**Problem details**
Look in the material below for the line with "return reamer" and the line with "cad_parts[node].hide_render = cad_parts[node].hide_viewport", then set down exactly those two lines and all lines between, nothing more.

**Dataset records**
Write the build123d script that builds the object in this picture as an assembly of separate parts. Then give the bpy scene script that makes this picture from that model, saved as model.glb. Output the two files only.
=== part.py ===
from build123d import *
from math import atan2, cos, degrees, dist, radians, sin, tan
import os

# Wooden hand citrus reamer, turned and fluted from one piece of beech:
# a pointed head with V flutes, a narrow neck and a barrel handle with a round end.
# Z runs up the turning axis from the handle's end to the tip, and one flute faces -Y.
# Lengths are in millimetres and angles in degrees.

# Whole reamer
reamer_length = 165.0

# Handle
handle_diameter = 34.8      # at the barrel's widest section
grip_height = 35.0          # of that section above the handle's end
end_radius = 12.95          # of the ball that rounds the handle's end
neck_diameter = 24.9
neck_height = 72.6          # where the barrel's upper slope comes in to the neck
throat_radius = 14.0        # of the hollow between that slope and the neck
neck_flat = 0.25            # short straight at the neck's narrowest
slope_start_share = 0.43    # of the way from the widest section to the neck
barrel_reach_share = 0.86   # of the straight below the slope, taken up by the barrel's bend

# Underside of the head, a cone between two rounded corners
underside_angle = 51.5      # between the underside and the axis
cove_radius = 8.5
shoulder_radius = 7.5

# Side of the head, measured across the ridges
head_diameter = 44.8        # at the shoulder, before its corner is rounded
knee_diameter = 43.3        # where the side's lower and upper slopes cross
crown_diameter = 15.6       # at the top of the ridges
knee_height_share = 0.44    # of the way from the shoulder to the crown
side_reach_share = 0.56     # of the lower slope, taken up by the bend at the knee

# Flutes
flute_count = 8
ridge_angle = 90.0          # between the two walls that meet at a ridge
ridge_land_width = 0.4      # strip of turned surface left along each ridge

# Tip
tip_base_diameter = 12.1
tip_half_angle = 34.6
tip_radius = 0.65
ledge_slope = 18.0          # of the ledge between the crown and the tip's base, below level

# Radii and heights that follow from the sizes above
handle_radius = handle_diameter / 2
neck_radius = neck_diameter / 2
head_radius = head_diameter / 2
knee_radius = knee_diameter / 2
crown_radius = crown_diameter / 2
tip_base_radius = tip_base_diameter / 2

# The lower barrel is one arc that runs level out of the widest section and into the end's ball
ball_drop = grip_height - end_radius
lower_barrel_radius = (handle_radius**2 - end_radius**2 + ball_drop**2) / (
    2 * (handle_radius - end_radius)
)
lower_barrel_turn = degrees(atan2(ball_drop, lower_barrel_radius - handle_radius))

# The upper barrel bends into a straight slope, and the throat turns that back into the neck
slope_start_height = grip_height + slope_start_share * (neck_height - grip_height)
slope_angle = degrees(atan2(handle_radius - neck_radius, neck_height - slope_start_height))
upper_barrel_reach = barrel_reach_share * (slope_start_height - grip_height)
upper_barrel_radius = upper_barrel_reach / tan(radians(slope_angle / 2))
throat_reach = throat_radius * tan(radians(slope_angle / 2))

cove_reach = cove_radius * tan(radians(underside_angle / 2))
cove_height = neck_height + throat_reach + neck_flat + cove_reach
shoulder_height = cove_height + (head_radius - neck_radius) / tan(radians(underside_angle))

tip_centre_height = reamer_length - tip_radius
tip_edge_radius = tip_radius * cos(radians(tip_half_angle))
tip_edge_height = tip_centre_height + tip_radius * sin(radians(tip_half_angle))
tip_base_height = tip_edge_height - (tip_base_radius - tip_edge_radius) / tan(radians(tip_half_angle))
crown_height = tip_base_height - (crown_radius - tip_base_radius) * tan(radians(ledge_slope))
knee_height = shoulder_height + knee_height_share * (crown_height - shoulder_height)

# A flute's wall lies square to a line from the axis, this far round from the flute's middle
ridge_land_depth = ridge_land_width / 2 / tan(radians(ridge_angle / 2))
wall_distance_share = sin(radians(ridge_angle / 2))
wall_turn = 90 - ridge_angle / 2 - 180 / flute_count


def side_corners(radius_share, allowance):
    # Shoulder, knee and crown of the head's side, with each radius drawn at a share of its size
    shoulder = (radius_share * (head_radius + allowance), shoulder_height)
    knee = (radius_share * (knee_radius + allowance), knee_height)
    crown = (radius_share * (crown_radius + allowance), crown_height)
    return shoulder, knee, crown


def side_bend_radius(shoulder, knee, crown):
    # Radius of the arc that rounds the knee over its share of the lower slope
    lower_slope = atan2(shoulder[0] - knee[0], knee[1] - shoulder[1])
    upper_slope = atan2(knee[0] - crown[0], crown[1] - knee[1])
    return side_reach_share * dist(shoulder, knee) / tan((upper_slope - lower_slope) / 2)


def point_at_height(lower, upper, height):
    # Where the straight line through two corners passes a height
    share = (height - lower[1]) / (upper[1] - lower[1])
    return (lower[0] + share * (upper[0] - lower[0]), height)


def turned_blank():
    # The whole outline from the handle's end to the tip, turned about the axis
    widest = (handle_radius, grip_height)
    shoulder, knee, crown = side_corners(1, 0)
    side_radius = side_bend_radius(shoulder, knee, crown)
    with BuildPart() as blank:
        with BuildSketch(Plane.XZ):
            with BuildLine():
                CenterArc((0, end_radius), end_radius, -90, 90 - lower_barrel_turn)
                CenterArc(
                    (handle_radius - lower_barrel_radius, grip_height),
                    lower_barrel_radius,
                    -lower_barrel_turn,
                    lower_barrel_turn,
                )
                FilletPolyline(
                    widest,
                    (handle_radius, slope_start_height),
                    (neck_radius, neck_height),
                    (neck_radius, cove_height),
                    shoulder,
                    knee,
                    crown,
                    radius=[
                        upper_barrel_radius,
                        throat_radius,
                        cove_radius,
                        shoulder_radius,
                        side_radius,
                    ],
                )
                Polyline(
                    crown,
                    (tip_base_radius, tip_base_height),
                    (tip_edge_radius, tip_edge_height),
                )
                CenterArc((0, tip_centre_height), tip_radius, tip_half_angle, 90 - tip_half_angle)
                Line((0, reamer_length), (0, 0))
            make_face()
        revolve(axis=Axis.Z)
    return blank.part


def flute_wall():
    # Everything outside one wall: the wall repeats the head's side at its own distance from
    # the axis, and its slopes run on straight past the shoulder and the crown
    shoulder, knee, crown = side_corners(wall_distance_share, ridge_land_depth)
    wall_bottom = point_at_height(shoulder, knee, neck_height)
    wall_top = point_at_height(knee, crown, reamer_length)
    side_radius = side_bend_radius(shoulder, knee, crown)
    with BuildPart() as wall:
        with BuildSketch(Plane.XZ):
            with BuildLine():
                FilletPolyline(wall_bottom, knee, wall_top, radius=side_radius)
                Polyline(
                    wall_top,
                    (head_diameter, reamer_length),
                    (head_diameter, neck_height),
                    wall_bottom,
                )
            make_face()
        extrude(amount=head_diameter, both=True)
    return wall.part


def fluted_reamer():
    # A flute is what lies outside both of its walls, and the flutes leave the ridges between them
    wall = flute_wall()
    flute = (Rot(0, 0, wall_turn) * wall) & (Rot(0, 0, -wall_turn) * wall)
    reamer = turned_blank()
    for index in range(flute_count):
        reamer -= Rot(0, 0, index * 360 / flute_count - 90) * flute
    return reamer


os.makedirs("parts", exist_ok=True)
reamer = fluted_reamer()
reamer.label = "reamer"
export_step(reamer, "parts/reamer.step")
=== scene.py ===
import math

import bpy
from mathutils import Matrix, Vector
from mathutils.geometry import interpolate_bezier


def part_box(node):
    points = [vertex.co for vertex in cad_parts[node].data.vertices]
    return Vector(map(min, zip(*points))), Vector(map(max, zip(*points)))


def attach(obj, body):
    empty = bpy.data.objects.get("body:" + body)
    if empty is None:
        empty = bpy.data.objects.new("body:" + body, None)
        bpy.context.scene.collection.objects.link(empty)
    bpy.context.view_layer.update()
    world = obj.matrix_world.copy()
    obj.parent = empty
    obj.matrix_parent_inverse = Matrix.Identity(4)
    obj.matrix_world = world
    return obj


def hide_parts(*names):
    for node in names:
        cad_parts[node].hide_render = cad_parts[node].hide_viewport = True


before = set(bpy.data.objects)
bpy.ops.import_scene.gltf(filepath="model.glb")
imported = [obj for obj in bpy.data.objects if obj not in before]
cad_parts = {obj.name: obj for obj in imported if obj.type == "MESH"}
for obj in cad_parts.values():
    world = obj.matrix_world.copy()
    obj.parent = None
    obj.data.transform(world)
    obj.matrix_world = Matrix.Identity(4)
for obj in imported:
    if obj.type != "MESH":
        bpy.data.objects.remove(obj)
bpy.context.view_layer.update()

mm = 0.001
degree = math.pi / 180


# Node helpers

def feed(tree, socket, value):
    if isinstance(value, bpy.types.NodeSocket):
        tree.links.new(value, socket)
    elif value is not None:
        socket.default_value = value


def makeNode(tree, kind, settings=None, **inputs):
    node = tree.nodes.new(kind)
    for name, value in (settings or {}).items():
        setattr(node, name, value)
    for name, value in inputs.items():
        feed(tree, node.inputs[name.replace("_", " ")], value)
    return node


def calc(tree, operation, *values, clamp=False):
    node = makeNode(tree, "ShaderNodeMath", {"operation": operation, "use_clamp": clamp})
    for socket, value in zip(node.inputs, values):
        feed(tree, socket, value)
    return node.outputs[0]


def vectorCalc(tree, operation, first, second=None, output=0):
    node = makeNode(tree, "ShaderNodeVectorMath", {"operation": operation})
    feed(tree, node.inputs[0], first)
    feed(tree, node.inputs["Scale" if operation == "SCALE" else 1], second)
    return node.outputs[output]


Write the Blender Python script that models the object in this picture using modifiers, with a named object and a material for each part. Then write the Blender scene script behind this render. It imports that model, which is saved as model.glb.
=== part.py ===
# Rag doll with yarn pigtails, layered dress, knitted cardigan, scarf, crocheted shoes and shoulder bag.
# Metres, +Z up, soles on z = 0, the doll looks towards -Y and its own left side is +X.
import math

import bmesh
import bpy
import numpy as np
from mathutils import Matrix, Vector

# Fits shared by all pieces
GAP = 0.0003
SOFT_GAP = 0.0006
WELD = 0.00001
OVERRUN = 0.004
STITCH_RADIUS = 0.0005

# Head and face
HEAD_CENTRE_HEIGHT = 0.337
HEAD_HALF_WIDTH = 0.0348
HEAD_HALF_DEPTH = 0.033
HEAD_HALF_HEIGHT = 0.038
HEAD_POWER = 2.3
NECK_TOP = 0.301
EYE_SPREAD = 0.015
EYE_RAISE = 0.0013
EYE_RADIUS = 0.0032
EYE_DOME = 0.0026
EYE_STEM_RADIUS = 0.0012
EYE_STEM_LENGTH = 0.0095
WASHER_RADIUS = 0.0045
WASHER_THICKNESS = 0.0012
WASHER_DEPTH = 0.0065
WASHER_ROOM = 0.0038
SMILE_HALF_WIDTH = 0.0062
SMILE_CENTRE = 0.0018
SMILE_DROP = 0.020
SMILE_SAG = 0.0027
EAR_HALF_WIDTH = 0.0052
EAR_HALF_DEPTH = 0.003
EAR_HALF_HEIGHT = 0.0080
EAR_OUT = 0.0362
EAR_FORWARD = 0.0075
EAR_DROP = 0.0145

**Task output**
    return reamer


os.makedirs("parts", exist_ok=True)
reamer = fluted_reamer()
reamer.label = "reamer"
export_step(reamer, "parts/reamer.step")
=== scene.py ===
import math

import bpy
from mathutils import Matrix, Vector
from mathutils.geometry import interpolate_bezier


def part_box(node):
    points = [vertex.co for vertex in cad_parts[node].data.vertices]
    return Vector(map(min, zip(*points))), Vector(map(max, zip(*points)))


def attach(obj, body):
    empty = bpy.data.objects.get("body:" + body)
    if empty is None:
        empty = bpy.data.objects.new("body:" + body, None)
        bpy.context.scene.collection.objects.link(empty)
    bpy.context.view_layer.update()
    world = obj.matrix_world.copy()
    obj.parent = empty
    obj.matrix_parent_inverse = Matrix.Identity(4)
    obj.matrix_world = world
    return obj


def hide_parts(*names):
    for node in names:
        cad_parts[node].hide_render = cad_parts[node].hide_viewport = True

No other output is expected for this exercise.